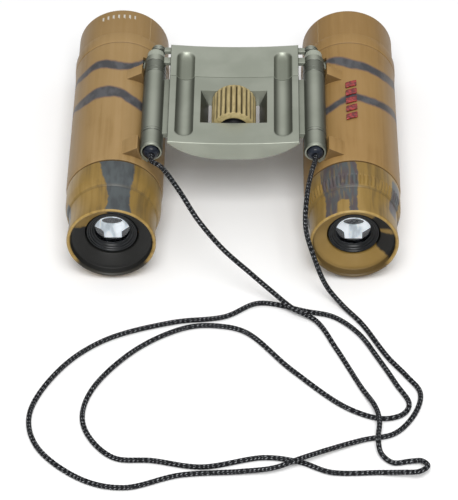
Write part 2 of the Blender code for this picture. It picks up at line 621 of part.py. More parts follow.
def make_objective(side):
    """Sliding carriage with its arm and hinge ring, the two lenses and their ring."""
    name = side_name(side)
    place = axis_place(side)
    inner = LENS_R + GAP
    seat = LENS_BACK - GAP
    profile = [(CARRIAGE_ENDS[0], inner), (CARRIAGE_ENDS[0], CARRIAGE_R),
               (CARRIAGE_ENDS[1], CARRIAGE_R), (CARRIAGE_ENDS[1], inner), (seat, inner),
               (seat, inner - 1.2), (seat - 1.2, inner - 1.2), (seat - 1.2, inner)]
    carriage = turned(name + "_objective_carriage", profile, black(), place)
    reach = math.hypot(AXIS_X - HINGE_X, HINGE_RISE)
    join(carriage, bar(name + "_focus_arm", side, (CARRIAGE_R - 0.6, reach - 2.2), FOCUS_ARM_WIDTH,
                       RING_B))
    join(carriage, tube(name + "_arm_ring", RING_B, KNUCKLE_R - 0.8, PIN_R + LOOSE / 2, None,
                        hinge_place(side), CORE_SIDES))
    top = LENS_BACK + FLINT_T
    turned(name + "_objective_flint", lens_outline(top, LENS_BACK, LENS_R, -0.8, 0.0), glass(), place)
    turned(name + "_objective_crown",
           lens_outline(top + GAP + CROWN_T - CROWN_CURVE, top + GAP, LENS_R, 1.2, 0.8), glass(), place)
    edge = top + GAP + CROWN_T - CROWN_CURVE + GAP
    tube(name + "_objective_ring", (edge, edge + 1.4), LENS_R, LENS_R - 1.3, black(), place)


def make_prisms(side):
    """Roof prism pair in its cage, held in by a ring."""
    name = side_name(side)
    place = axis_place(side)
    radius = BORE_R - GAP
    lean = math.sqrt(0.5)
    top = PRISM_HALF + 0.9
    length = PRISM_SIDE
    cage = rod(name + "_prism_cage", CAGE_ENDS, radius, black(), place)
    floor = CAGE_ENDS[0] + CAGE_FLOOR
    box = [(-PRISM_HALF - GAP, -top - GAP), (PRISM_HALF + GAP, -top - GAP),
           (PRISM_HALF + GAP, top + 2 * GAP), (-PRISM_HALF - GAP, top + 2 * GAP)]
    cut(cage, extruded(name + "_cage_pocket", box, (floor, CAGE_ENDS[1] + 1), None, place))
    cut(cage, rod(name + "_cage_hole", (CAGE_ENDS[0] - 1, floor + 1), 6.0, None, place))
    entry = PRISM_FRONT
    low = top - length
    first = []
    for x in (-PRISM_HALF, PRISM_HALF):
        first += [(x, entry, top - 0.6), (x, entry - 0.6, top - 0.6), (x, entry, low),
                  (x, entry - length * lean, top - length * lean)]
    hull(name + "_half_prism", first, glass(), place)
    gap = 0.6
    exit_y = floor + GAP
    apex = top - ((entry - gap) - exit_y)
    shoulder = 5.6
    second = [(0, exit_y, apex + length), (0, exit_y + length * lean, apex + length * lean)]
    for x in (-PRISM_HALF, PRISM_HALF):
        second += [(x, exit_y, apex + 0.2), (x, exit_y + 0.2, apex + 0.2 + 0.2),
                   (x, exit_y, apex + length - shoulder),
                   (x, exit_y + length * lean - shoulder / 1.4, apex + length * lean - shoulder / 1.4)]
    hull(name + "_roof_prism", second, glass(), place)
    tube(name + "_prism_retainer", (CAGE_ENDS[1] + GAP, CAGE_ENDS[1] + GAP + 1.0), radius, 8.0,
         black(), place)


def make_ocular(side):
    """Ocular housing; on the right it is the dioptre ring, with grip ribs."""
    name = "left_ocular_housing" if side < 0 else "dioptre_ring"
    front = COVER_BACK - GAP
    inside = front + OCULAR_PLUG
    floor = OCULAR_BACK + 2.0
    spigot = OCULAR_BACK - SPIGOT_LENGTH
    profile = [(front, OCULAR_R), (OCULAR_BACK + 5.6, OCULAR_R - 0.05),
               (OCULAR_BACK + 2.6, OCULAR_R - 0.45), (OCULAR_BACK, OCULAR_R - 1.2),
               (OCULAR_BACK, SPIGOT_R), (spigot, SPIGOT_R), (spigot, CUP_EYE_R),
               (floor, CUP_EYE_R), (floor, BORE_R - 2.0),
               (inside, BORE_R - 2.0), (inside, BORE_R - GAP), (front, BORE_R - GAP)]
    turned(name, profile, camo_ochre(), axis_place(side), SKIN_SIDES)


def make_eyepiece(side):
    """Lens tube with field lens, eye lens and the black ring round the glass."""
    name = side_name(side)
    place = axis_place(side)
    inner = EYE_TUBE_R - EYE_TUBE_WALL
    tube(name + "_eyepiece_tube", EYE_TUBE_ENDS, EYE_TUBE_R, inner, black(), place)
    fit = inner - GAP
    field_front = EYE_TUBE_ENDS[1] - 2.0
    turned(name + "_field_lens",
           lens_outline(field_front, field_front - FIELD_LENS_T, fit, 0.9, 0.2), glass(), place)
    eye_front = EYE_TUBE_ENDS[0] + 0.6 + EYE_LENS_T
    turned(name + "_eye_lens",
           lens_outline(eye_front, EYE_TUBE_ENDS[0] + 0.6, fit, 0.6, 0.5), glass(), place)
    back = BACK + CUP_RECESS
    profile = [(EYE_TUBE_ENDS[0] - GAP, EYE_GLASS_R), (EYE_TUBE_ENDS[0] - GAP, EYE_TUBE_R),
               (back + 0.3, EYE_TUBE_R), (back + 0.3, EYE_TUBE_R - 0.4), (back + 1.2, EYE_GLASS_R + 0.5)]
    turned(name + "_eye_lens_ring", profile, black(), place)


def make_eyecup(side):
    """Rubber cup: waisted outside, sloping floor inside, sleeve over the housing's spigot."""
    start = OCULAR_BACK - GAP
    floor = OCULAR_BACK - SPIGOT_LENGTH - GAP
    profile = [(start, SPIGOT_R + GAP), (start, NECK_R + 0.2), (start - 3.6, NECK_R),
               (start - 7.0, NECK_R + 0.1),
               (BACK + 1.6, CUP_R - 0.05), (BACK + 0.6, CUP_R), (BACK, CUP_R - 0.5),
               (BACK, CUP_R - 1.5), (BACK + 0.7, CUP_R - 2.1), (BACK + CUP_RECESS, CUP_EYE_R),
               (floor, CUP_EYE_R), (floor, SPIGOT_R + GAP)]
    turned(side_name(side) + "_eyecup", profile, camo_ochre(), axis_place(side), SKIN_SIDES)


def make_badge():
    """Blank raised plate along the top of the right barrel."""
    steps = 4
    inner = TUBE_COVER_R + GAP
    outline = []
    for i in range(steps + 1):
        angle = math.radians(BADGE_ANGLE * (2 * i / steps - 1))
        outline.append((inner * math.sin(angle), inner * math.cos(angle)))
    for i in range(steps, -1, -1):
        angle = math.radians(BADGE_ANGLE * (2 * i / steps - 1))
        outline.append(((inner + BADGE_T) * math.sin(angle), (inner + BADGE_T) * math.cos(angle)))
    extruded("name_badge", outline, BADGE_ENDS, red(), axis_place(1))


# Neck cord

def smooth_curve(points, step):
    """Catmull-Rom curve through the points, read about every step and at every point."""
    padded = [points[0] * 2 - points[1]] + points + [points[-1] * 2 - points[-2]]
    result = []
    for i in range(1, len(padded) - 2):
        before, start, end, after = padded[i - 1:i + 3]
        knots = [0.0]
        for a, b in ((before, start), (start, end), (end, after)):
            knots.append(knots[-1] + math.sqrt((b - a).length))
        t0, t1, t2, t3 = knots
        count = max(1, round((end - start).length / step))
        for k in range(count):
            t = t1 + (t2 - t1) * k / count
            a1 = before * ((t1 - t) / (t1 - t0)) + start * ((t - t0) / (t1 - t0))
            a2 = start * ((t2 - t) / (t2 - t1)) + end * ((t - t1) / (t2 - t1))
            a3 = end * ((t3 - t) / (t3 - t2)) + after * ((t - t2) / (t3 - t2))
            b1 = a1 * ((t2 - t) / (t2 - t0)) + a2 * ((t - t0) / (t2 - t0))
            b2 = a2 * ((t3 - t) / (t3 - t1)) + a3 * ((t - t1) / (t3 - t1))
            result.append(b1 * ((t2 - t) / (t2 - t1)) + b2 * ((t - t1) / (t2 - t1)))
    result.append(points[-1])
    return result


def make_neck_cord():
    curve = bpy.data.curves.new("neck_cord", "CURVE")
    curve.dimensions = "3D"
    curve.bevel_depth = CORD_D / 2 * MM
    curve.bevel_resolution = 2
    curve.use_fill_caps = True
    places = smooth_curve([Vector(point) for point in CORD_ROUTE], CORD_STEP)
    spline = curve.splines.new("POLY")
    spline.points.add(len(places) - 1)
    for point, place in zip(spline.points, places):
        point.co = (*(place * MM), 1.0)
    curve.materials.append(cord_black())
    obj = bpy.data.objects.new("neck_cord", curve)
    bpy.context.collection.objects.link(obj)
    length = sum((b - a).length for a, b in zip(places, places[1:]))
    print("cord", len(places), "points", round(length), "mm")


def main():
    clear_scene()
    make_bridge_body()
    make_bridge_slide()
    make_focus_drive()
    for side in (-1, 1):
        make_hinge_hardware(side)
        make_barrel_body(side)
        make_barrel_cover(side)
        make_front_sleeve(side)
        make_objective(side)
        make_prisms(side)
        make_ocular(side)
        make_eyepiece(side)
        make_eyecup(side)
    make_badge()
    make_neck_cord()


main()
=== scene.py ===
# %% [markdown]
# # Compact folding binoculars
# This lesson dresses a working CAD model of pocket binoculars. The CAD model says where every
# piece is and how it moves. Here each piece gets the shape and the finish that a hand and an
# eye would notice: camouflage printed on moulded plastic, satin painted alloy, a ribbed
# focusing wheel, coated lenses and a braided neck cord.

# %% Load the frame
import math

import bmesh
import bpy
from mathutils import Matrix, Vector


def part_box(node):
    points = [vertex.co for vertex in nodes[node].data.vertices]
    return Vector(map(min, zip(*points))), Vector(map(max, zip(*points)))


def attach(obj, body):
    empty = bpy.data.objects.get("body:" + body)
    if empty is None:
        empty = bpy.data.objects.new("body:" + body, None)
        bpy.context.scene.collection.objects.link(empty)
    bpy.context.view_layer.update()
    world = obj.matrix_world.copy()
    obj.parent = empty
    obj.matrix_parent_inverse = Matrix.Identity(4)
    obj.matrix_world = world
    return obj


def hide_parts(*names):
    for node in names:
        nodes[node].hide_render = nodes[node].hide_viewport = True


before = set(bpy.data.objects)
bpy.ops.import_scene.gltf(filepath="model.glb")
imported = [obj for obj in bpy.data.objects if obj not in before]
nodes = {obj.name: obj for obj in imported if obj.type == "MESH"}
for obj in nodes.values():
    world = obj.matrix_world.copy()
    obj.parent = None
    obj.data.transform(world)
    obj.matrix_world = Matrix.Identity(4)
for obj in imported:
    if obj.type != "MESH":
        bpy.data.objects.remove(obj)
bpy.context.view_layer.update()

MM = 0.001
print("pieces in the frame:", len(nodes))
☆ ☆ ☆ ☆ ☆
▸ YOUR OBJECTIVE
Pull out every line from the one with "make_barrel_cover(side)" to the end of the listing, and output only those.

▸ SOLUTION TO THE EXERCISE
        make_barrel_cover(side)
        make_front_sleeve(side)
        make_objective(side)
        make_prisms(side)
        make_ocular(side)
        make_eyepiece(side)
        make_eyecup(side)
    make_badge()
    make_neck_cord()


main()
=== scene.py ===
# %% [markdown]
# # Compact folding binoculars
# This lesson dresses a working CAD model of pocket binoculars. The CAD model says where every
# piece is and how it moves. Here each piece gets the shape and the finish that a hand and an
# eye would notice: camouflage printed on moulded plastic, satin painted alloy, a ribbed
# focusing wheel, coated lenses and a braided neck cord.

# %% Load the frame
import math

import bmesh
import bpy
from mathutils import Matrix, Vector


def part_box(node):
    points = [vertex.co for vertex in nodes[node].data.vertices]
    return Vector(map(min, zip(*points))), Vector(map(max, zip(*points)))


def attach(obj, body):
    empty = bpy.data.objects.get("body:" + body)
    if empty is None:
        empty = bpy.data.objects.new("body:" + body, None)
        bpy.context.scene.collection.objects.link(empty)
    bpy.context.view_layer.update()
    world = obj.matrix_world.copy()
    obj.parent = empty
    obj.matrix_parent_inverse = Matrix.Identity(4)
    obj.matrix_world = world
    return obj


def hide_parts(*names):
    for node in names:
        nodes[node].hide_render = nodes[node].hide_viewport = True


before = set(bpy.data.objects)
bpy.ops.import_scene.gltf(filepath="model.glb")
imported = [obj for obj in bpy.data.objects if obj not in before]
nodes = {obj.name: obj for obj in imported if obj.type == "MESH"}
for obj in nodes.values():
    world = obj.matrix_world.copy()
    obj.parent = None
    obj.data.transform(world)
    obj.matrix_world = Matrix.Identity(4)
for obj in imported:
    if obj.type != "MESH":
        bpy.data.objects.remove(obj)
bpy.context.view_layer.update()

MM = 0.001
print("pieces in the frame:", len(nodes))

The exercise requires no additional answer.